OBERLIN HERALD -26 February 1914 page 1:

JAMES MATTHEW CHILSON  {should be James Madison Chilson}

Was born in DeKalb county, Indiana, January 22, 1845 and died at his home in Oberlin February 22, 1914, aged 69 years and one month.

At the age of 18 years he enlisted in the 129th Indiana Infantry and served until the close of the war making a willing and efficient soldier.
Returning from the army he was married to Miss Bell Chrisman, who died two years later leaving him a little son to care for.

He was married the second time to Miss Elizabeth Hudson.  To this union were born seven children, one son {daughter} dying in infancy, two daughters, Mrs.Fremont Chapin and Mrs. Bessie Magner, and four sons, Elbert, Ross, Roy and Earl all living in this vicinity.

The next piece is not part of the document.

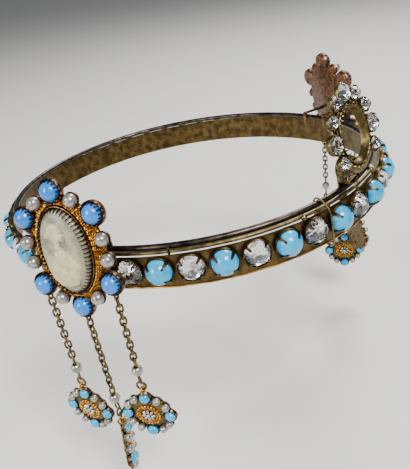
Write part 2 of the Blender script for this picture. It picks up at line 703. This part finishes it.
def ornament(gilt, gold_crystal):
    """The oval frame that stands over the middle of the front, its centre stone lost."""
    frame = band_frame(0, ORNAMENT_OUT, ORNAMENT_UP, ORNAMENT_LEAN)
    outer_half = [reach + ORNAMENT_WALL for reach in ORNAMENT_HOLE]
    half_step = math.pi / OVAL_SIDES
    wall = turned(((1.0, ORNAMENT_DEPTH), (1.0, ORNAMENT_RIM)), OVAL_SIDES, outer_half, half_step)
    body = solid("front_ornament", wall, gilt, frame)
    flange = turned(((1.0, FLANGE_BACK), (1.0, FLANGE_FRONT)), OVAL_SIDES, ORNAMENT_FLANGE)
    fused = [solid("flange", flange, gilt, frame)]
    for degrees, radius in ORNAMENT_STONES:
        angle = math.radians(degrees)
        x = ORNAMENT_ORBIT[0] * math.cos(angle)
        y = ORNAMENT_ORBIT[1] * math.sin(angle)
        rim = radius + 0.3 * MM
        profile = (
            (rim - 0.3 * MM, -2.2 * MM), (rim, 0.0), (radius * 0.55, 1.6 * MM),
        )
        fused.append(solid("stone", turned(profile, STONE_SIDES), gilt, shifted(frame, x, y)))
    base_frame = band_frame(0, BASE_STONE_OUT, BASE_STONE_UP, ORNAMENT_LEAN)
    collet = turned(((BASE_COLLET_RADIUS - 0.2 * MM, -2.4 * MM), (BASE_COLLET_RADIUS, 0.9 * MM)), STONE_SIDES)
    fused.append(solid("collet", collet, gilt, base_frame))
    across = Vector((1, 0, 0))
    # Two short ties join the base stone's collet to the ornament's flange
    for hand in (-1, 1):
        tie_start = base_frame @ Vector((hand * 5.6 * MM, MM, -0.8 * MM))
        tie_end = frame @ Vector((hand * 6.0 * MM, -10.0 * MM, FLANGE_BACK + 0.3 * MM))
        tie = bar(tie_start, tie_end, TIE_THICKNESS, TIE_THICKNESS, across)
        fused.append(solid("tie", tie, gilt))
    # A back strap holds the ornament behind the upper rail
    strap_out = UPPER_RAIL_OUT - UPPER_RAIL_RADIUS - GAP - 0.4 * MM
    low = TILT @ band_point(0, strap_out, 2.0 * MM)
    high = TILT @ band_point(0, strap_out, 13.0 * MM)
    fused.append(solid("strap", bar(low, high, 5.0 * MM, 0.8 * MM, across), gilt))
    seat = base_frame @ Vector((0, 0, -1.9 * MM))
    fused.append(solid("bridge", bar(high, seat, 4.4 * MM, 2.0 * MM, across), gilt))
    combine(body, fused, "UNION")
    inner = BASE_STONE_RADIUS + GAP
    pocket = solid("pocket", turned(((inner, -1.2 * MM), (inner, 3.0 * MM)), STONE_SIDES), gilt, base_frame)
    hole = turned(((1.0, ORNAMENT_DEPTH - MM), (1.0, ORNAMENT_RIM + MM)), OVAL_SIDES, ORNAMENT_HOLE)
    combine(body, [pocket, solid("hole", hole, gilt, frame)], "DIFFERENCE")
    stone = cut_stone(BASE_STONE_RADIUS, -0.9 * MM, -0.1 * MM, 2.6 * MM, STONE_SIDES)
    solid("base_rhinestone", stone, gold_crystal, base_frame)


def build():
    clear_scene()
    brass = finish("patinated_brass", (0.16, 0.11, 0.05), 1.0, 0.42)
    steel = finish("dark_bronze", (0.06, 0.05, 0.045), 1.0, 0.35)
    gilt = finish("gilt_brass", (0.62, 0.38, 0.12), 1.0, 0.35)
    turquoise = finish("turquoise_glass", (0.11, 0.55, 0.78), 0.0, 0.15)
    crystal = finish("clear_rhinestone", (0.82, 0.84, 0.86), 0.0, 0.05)
    gold_crystal = finish("gold_foiled_rhinestone", (0.75, 0.6, 0.3), 0.0, 0.08)
    shell = finish("shell", (0.78, 0.76, 0.66), 0.0, 0.3)
    band_front(brass, turquoise, crystal)
    band_back(brass)
    rails(steel, brass)
    wire_strap(brass)
    ornament(brass, gold_crystal)
    for side, label in ((-1, "right"), (1, "left")):
        medallion(side, label, gilt, turquoise, shell)
        for chain in CHAINS:
            chain_and_pendant(side, label, chain, brass, gilt)


build()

He lived for many years in Iowa, coming to this county from that state in 1885 settling on a farm in Logan township where he lived up to seven years ago when he moved to this city where he has since resided.  He was a member of the Baptist church and was regular in his attendance on the means of grace.  He was especially interested in the Sabbath school and when able was always in his place in the old people's Bible class taking a great interest in the lessons.  For the last week he had been attending the revival meetings held at the Methodist church and on Saturday evening as the writer  passed from the church he was kindly greeted by him and then noted that his eye was unusually bright and he seemed somewhat excited.  But we little thought as we greeted him that it would be the last time on earth that we should look upon his kindly face in this life.  A few moments later he with his wife started home and when a few rods from the church he was stricken with apoplexy and fell to the sidewalk.  He was taken into the home of Ara S. Steele, where a physician was called, but it was soon seen that he was seriously ill and a wheelchair was procured and he was taken home.  He gradually grew worse until Sunday at 5:30 p.m. he passed away.
Mr. Chilson was one of the kindest of men, he loved little children and it was no uncommon sight to see him pass our office holding the hand of some little tot who was evidently telling him some of her hopes and joys and knew that in him she had a sympathetic listener.  He was a man of strong  conviction, was quick to resent an insult, sometimes difficulties grew out of his quick temperment, but after it was over he was ever ready to ask forgiveness and in every way he tried to make amends for anything he had done that he considered wrong.
He had for many years been one of the prominent members of the G.A.R.{Grand Army of the Republic}.  The funeral was conducted by this society from the M.E. church on Tuesday, Feb.24, 1914;  funeral sermon by Reverend Henry of the Christian church.
Thus passes to the great beyond one of our number who was widely known, universally respected and loved by his entire community.  He was a kind and indulgent husband and father, a true friend, an accomodating neighbor, a noble Christian man.  The writer feels that he has lost a personal friend whose kindly greeting will be sadly missed as we go along the journey of life.
Goodbye Brother Chilson, may you rest in peace and be ready to enjoy that life that comes to those who believe in God and resurrection in that happy day where no tears are shed but where eternal sunlight ever shines."